## GIVEN DATA
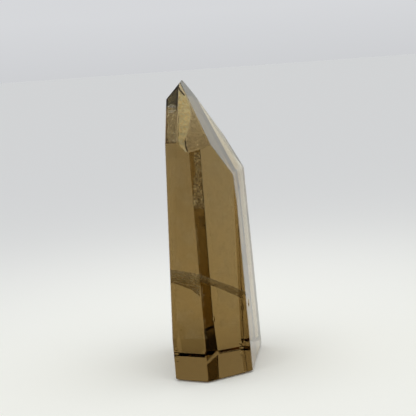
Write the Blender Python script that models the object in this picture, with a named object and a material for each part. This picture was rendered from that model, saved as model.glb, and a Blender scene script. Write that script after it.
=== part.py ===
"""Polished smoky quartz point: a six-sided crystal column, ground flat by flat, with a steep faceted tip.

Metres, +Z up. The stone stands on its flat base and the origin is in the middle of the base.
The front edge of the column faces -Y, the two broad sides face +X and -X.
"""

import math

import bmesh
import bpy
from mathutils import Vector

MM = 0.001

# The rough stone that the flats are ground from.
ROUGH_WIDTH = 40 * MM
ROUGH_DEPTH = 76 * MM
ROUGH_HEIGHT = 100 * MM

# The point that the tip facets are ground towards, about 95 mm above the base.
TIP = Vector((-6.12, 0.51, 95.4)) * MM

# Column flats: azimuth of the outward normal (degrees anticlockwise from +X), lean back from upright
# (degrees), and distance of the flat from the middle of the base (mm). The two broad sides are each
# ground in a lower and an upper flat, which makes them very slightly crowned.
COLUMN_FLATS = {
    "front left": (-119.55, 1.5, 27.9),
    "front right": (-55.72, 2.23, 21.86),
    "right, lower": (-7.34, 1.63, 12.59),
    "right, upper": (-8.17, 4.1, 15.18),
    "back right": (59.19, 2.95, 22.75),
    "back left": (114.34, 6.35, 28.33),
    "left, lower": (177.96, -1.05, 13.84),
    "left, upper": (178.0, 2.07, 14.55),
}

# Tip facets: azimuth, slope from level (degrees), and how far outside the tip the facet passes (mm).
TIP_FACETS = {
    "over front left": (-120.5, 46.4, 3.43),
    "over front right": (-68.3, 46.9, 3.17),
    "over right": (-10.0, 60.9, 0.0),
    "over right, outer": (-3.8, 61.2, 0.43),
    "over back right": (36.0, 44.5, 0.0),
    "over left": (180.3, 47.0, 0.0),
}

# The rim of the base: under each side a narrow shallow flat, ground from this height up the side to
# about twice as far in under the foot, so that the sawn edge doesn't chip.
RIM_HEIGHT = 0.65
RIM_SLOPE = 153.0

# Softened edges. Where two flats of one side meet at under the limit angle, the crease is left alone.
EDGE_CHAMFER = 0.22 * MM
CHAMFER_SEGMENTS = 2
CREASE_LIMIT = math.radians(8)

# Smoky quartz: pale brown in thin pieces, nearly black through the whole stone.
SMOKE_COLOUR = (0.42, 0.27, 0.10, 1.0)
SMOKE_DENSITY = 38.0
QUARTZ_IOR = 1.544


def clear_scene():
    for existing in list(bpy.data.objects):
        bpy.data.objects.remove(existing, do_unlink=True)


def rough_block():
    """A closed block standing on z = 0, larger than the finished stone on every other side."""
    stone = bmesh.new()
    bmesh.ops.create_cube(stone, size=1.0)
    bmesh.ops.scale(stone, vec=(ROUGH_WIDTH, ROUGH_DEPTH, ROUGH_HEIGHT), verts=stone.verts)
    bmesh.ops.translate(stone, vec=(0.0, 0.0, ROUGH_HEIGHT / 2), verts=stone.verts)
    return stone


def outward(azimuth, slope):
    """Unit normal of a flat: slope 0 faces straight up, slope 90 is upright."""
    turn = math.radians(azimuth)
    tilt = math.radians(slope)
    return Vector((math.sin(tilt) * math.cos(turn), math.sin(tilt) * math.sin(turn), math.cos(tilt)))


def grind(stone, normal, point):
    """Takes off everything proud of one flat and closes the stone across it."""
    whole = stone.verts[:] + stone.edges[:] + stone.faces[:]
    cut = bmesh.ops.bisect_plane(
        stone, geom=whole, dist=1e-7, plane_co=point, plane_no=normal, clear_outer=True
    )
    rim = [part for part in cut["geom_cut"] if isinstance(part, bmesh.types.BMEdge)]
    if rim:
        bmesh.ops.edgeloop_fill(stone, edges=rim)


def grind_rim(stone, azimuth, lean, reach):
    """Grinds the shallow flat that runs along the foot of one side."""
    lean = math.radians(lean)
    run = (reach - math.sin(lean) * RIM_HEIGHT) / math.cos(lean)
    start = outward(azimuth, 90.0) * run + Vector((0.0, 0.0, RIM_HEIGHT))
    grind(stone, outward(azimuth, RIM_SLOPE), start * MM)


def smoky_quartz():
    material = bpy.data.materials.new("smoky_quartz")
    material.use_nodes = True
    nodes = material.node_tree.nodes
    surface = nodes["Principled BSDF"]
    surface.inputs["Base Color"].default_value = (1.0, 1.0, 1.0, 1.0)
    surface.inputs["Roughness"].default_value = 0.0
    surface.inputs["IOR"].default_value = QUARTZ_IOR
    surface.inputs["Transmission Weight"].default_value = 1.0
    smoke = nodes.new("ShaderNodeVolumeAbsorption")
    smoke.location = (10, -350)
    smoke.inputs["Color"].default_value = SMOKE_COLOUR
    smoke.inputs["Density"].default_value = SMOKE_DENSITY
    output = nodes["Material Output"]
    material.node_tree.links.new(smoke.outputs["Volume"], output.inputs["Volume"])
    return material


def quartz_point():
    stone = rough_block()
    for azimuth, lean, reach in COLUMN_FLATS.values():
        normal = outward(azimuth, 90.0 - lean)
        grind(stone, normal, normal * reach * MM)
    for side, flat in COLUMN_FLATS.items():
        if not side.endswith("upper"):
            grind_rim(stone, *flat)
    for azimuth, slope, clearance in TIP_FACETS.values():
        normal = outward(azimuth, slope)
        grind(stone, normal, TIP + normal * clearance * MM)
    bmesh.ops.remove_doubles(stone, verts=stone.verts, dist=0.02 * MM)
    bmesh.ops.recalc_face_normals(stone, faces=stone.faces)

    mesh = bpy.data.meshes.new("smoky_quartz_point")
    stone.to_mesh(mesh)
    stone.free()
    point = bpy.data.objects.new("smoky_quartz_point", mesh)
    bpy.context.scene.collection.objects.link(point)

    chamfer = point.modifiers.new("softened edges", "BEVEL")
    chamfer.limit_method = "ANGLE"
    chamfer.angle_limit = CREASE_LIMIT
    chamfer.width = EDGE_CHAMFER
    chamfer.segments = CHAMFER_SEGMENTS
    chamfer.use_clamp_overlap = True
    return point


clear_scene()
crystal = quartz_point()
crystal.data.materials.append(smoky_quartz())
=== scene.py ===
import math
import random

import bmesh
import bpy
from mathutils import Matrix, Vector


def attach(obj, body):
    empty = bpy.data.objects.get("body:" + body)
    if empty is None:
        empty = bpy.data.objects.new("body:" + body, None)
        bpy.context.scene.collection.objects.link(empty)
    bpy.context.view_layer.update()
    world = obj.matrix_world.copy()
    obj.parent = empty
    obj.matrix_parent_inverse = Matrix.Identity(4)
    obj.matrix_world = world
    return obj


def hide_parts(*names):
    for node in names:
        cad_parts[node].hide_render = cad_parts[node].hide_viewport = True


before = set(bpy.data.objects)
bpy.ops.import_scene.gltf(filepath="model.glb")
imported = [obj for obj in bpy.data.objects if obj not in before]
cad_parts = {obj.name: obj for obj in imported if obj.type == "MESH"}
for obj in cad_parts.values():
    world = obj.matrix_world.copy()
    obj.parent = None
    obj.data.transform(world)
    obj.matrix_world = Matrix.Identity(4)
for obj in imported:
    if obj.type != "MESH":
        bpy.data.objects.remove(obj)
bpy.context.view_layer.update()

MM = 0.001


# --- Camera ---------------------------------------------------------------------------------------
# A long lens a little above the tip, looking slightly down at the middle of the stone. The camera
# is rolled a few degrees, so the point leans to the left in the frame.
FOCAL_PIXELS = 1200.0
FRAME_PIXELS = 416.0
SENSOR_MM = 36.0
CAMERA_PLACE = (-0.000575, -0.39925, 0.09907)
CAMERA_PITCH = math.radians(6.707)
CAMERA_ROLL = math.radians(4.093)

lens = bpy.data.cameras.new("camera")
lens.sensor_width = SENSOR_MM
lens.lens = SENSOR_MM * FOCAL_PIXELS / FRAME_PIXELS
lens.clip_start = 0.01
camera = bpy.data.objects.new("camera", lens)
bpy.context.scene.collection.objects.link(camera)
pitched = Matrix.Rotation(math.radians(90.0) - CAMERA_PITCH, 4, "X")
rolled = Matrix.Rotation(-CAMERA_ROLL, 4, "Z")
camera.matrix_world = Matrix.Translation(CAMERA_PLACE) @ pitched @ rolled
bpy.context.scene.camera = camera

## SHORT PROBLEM
Extract, word for word, every line beginning with the one that holds "chamfer.use_clamp_overlap = True" and concluding with the one that holds "for node in". Include both of those lines.

## TASK RESPONSE
    chamfer.use_clamp_overlap = True
    return point


clear_scene()
crystal = quartz_point()
crystal.data.materials.append(smoky_quartz())
=== scene.py ===
import math
import random

import bmesh
import bpy
from mathutils import Matrix, Vector


def attach(obj, body):
    empty = bpy.data.objects.get("body:" + body)
    if empty is None:
        empty = bpy.data.objects.new("body:" + body, None)
        bpy.context.scene.collection.objects.link(empty)
    bpy.context.view_layer.update()
    world = obj.matrix_world.copy()
    obj.parent = empty
    obj.matrix_parent_inverse = Matrix.Identity(4)
    obj.matrix_world = world
    return obj


def hide_parts(*names):
    for node in names:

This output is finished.